GIVEN EXERCISE —
Extract the complete data exactly as given.

----

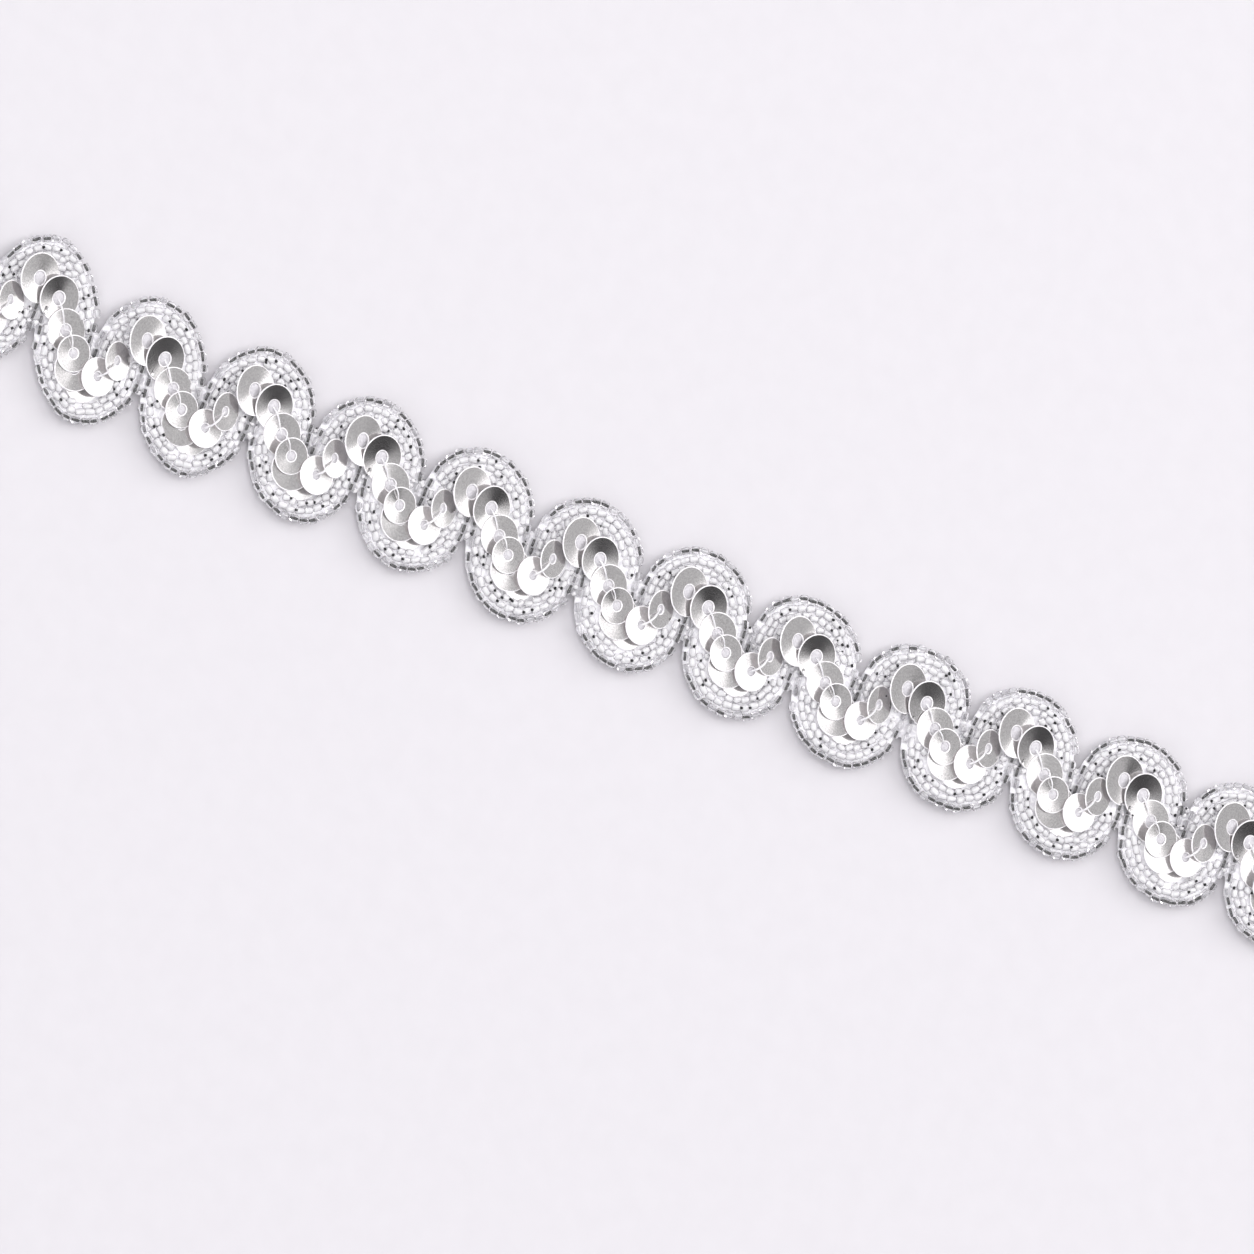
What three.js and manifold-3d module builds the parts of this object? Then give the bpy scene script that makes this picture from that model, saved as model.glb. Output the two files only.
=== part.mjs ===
// A cut length of beaded sequin trim, lying flat: a waved net ground with a row of glass beads
// along each scalloped edge, a second row inside it, and a run of overlapping sequins down the
// middle. Millimetres, +Z up, X along the trim, Y across it, origin under the middle of its box.
import * as THREE from 'three';
import { mergeVertices } from 'three/addons/utils/BufferGeometryUtils.js';
import Module from 'manifold-3d';

const wasm = await Module();
wasm.setup();

// Driving sizes
const REPEATS = 13;
const PITCH = 20.5;           // from the top of one scallop to the next
const FIRST_LOBE = -6;        // number of the scallop at the left cut end
const CUT_MARGIN = 1.0;       // ground left outside the first and last scallop's middle
const CUT_CORNER = 0.2;       // shortest edge of the ground beside a cut
const LOBE_OFFSET = 1.5;      // a scallop's centre stands this far off the trim's middle line
const EDGE_RADIUS = 9.65;     // to the middle of the outer bead row
const UPPER_SLIP = 0.25;      // the upper scallops stand this far right of half way
const ROW_STEP = 1.38;        // from one bead row to the next
const BEAD = 1.4;             // bead thickness
const ROW_FOOT = 0.96;        // a bead row's width at its foot and at its crest
const ROW_CREST = 0.7;
const GROUND_THICK = 1.0;     // net with its sewing threads
const GAP = 0.3;              // between pieces that touch on the real trim
const SEQUIN_THICK = 0.45;
const SEQUIN_STEP = 0.25;     // height from one sequin of a run to the one that lies on it
const RUN_STEP = 0.85;        // the same where one run's first sequin lies on the run before
const CUT_OVERHANG = 2.0;     // a sequin reaching further past the left cut is left off
const TEST_RINGS = 4;         // spots on a sequin that are tested against those under it
const TEST_TURN = 10;
const SEQUIN_SIDES = 12;
const HOLE_SIDES = 6;
const GROUND_STEPS = 12;
const EDGE_ROW_STEPS = 12;
const INNER_ROW_STEPS = 10;
const EDGE_ROW_REACH = 92;    // degrees to each side of a scallop's top
const NOTCH_Y = { upper: -0.1, lower: -0.7 };  // where the edge rows of two scallops meet

const groundTop = GROUND_THICK;
const rowFoot = groundTop + GAP;
const rowTop = groundTop + BEAD;
const start = FIRST_LOBE * PITCH - CUT_MARGIN;
const end = (FIRST_LOBE + REPEATS) * PITCH + CUT_MARGIN;

// How unevenly the trim lies: each upper scallop's slip along the trim, its rise across it, and
// the rise of the lower scallop that follows
const LIE = [
  { lobe: -7, along: 0.6, top: 5.4, foot: 4.2 },
  { lobe: -6, along: 0.6, top: 4.0, foot: 2.2 },
  { lobe: -5, along: 0.5, top: 3.0, foot: 0.6 },
  { lobe: -4, along: 0.5, top: 0.9, foot: -0.1 },
  { lobe: -3, along: 0.1, top: 0.9, foot: 0.5 },
  { lobe: -2, along: 0.0, top: 0.6, foot: 0.4 },
  { lobe: -1, along: -0.1, top: 0.4, foot: 0.2 },
  { lobe: 0, along: 0.0, top: 0.1, foot: 0.2 },
  { lobe: 1, along: -0.1, top: 0.0, foot: 0.4 },
  { lobe: 2, along: -0.1, top: 0.0, foot: 0.5 },
  { lobe: 3, along: 0.1, top: 0.2, foot: 1.3 },
  { lobe: 4, along: 0.1, top: 1.0, foot: 1.3 },
  { lobe: 5, along: 0.1, top: 1.2, foot: 1.8 },
  { lobe: 6, along: 0.0, top: 1.2, foot: 2.3 },
  { lobe: 7, along: 0.0, top: 2.6, foot: 3.0 },
  { lobe: 8, along: 0.0, top: 3.4, foot: 3.8 },
];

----

OUTPUT OF THE EXERCISE —
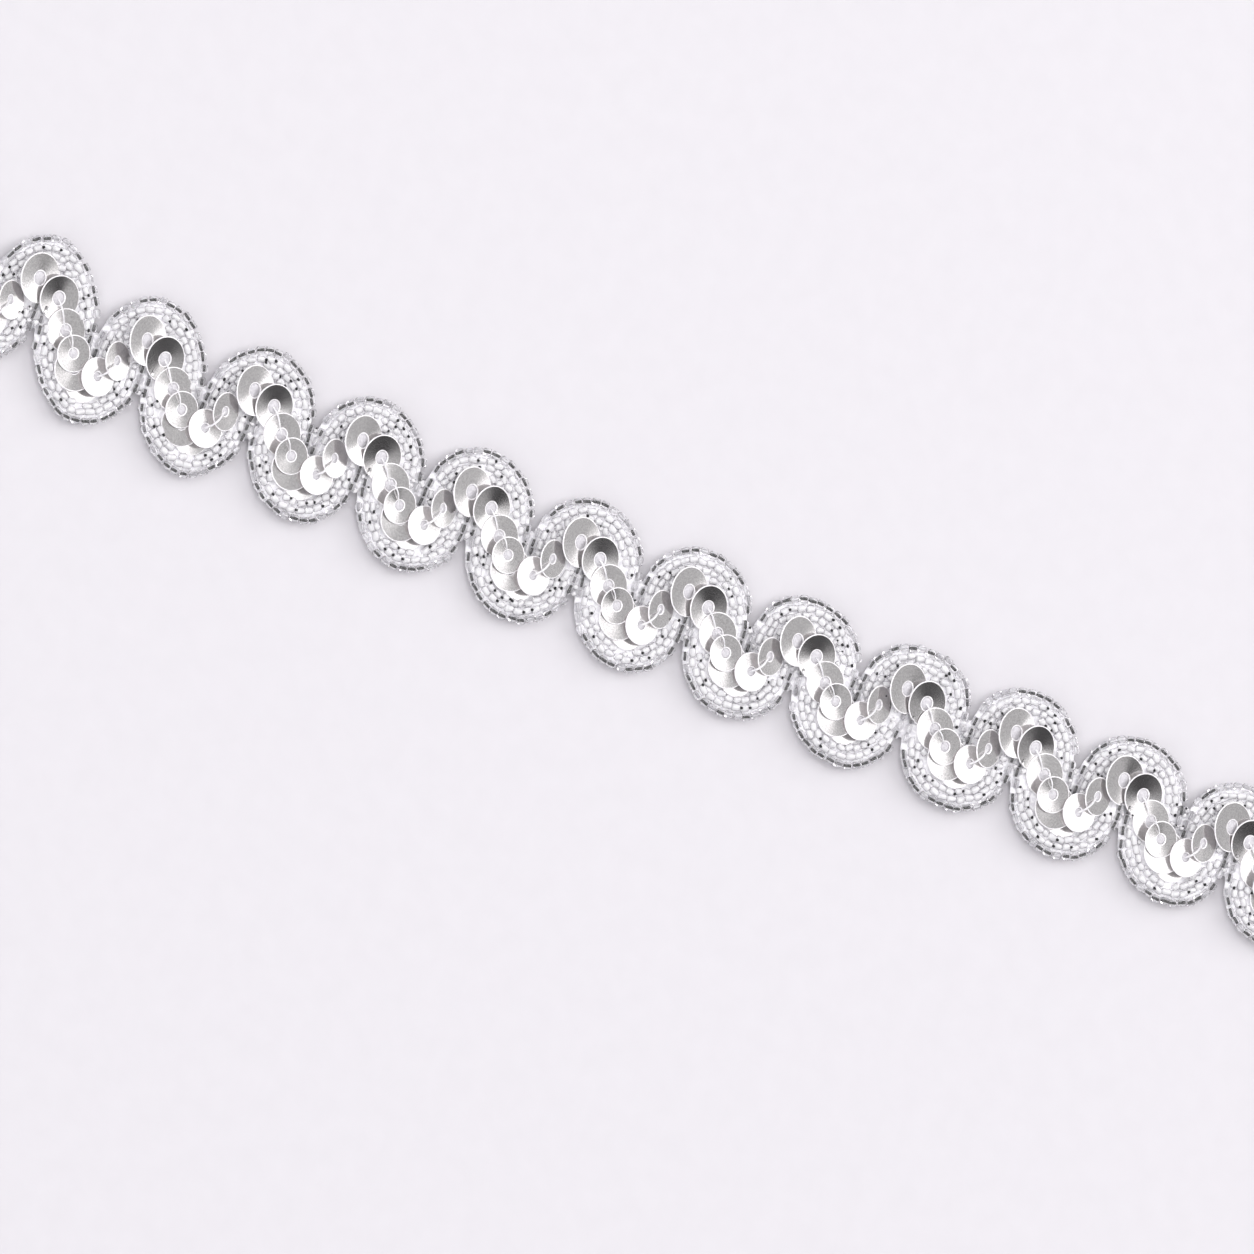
What three.js and manifold-3d module builds the parts of this object? Then give the bpy scene script that makes this picture from that model, saved as model.glb. Output the two files only.
=== part.mjs ===
// A cut length of beaded sequin trim, lying flat: a waved net ground with a row of glass beads
// along each scalloped edge, a second row inside it, and a run of overlapping sequins down the
// middle. Millimetres, +Z up, X along the trim, Y across it, origin under the middle of its box.
import * as THREE from 'three';
import { mergeVertices } from 'three/addons/utils/BufferGeometryUtils.js';
import Module from 'manifold-3d';

const wasm = await Module();
wasm.setup();

// Driving sizes
const REPEATS = 13;
const PITCH = 20.5;           // from the top of one scallop to the next
const FIRST_LOBE = -6;        // number of the scallop at the left cut end
const CUT_MARGIN = 1.0;       // ground left outside the first and last scallop's middle
const CUT_CORNER = 0.2;       // shortest edge of the ground beside a cut
const LOBE_OFFSET = 1.5;      // a scallop's centre stands this far off the trim's middle line
const EDGE_RADIUS = 9.65;     // to the middle of the outer bead row
const UPPER_SLIP = 0.25;      // the upper scallops stand this far right of half way
const ROW_STEP = 1.38;        // from one bead row to the next
const BEAD = 1.4;             // bead thickness
const ROW_FOOT = 0.96;        // a bead row's width at its foot and at its crest
const ROW_CREST = 0.7;
const GROUND_THICK = 1.0;     // net with its sewing threads
const GAP = 0.3;              // between pieces that touch on the real trim
const SEQUIN_THICK = 0.45;
const SEQUIN_STEP = 0.25;     // height from one sequin of a run to the one that lies on it
const RUN_STEP = 0.85;        // the same where one run's first sequin lies on the run before
const CUT_OVERHANG = 2.0;     // a sequin reaching further past the left cut is left off
const TEST_RINGS = 4;         // spots on a sequin that are tested against those under it
const TEST_TURN = 10;
const SEQUIN_SIDES = 12;
const HOLE_SIDES = 6;
const GROUND_STEPS = 12;
const EDGE_ROW_STEPS = 12;
const INNER_ROW_STEPS = 10;
const EDGE_ROW_REACH = 92;    // degrees to each side of a scallop's top
const NOTCH_Y = { upper: -0.1, lower: -0.7 };  // where the edge rows of two scallops meet

const groundTop = GROUND_THICK;
const rowFoot = groundTop + GAP;
const rowTop = groundTop + BEAD;
const start = FIRST_LOBE * PITCH - CUT_MARGIN;
const end = (FIRST_LOBE + REPEATS) * PITCH + CUT_MARGIN;

// How unevenly the trim lies: each upper scallop's slip along the trim, its rise across it, and
// the rise of the lower scallop that follows
const LIE = [
  { lobe: -7, along: 0.6, top: 5.4, foot: 4.2 },
  { lobe: -6, along: 0.6, top: 4.0, foot: 2.2 },
  { lobe: -5, along: 0.5, top: 3.0, foot: 0.6 },
  { lobe: -4, along: 0.5, top: 0.9, foot: -0.1 },
  { lobe: -3, along: 0.1, top: 0.9, foot: 0.5 },
  { lobe: -2, along: 0.0, top: 0.6, foot: 0.4 },
  { lobe: -1, along: -0.1, top: 0.4, foot: 0.2 },
  { lobe: 0, along: 0.0, top: 0.1, foot: 0.2 },
  { lobe: 1, along: -0.1, top: 0.0, foot: 0.4 },
  { lobe: 2, along: -0.1, top: 0.0, foot: 0.5 },
  { lobe: 3, along: 0.1, top: 0.2, foot: 1.3 },
  { lobe: 4, along: 0.1, top: 1.0, foot: 1.3 },
  { lobe: 5, along: 0.1, top: 1.2, foot: 1.8 },
  { lobe: 6, along: 0.0, top: 1.2, foot: 2.3 },
  { lobe: 7, along: 0.0, top: 2.6, foot: 3.0 },
  { lobe: 8, along: 0.0, top: 3.4, foot: 3.8 },
];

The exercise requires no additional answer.